The other side cautions that politics and rhetoric need to be kept in check. Be careful what you ask for, they seem to be saying. Letting Greece default would reignite eurozone “contagion,” throwing the entire European project into jeopardy. While Greece represents only a small part of the world economy, default would trigger pressure on Spain, Portugal, and Italy, among others. Capital would flee, interest rates would soar, and there would not be enough collective resources to bail out everyone. The export industries that have powered Germany over the past decades would lose their fuel. Continue to shelter the ne’er-do-well Greeks to prevent a Continental melt-down.

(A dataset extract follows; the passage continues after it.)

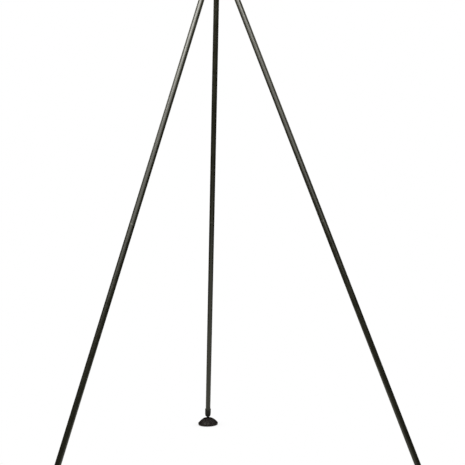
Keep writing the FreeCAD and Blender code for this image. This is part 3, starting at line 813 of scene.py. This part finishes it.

Is it too much to ask that policymakers entertain a third way out of this mess, one that is premised on support for shared economic prosperity? Why is it that they must choose between the moral hazard of rewarding fiscal irresponsibility and shooting themselves in the foot by bringing the house crashing down? Yes, the Greek people need to learn to live within their means. Yes, they need to reduce the public sector and free up labor markets. And by and large, there has been very little genuine reform to the Greek economy. But even if the political leadership had pushed such reform through, why should it be pressed to add punitive tax hikes? Higher taxes simply exacerbate the evasion problem and deter whatever business investment liberal reforms would otherwise inspire. Why not unshackle the Greek economy with dramatic reductions of tax and regulation? Give the Greek people a reason to believe in themselves and to hope for a better future.
While we are at it, let’s not condition further liquidity support on static budget arithmetic. Changes which liberate the private sector and spur sustainable growth will rejigger the budget calculus. Here in the U.S., Republicans in Congress are finally ensuring that fiscal responsibility be assessed while taking measure of productivity. It’s time for the powers that be to stop treating Greece as if it operated in an economic vacuum. Economic growth will be the cure of many ills — let’s use our influence to support it.
3 responses to “Brother, can you spare a drachma?”
Your excellent suggestion for a 3rd approach assumes Europe is ready & resigned to a social and economic experiment that scares most US state governments.
Interesting read. I have been following the situation and wonder how it is going to get resolved.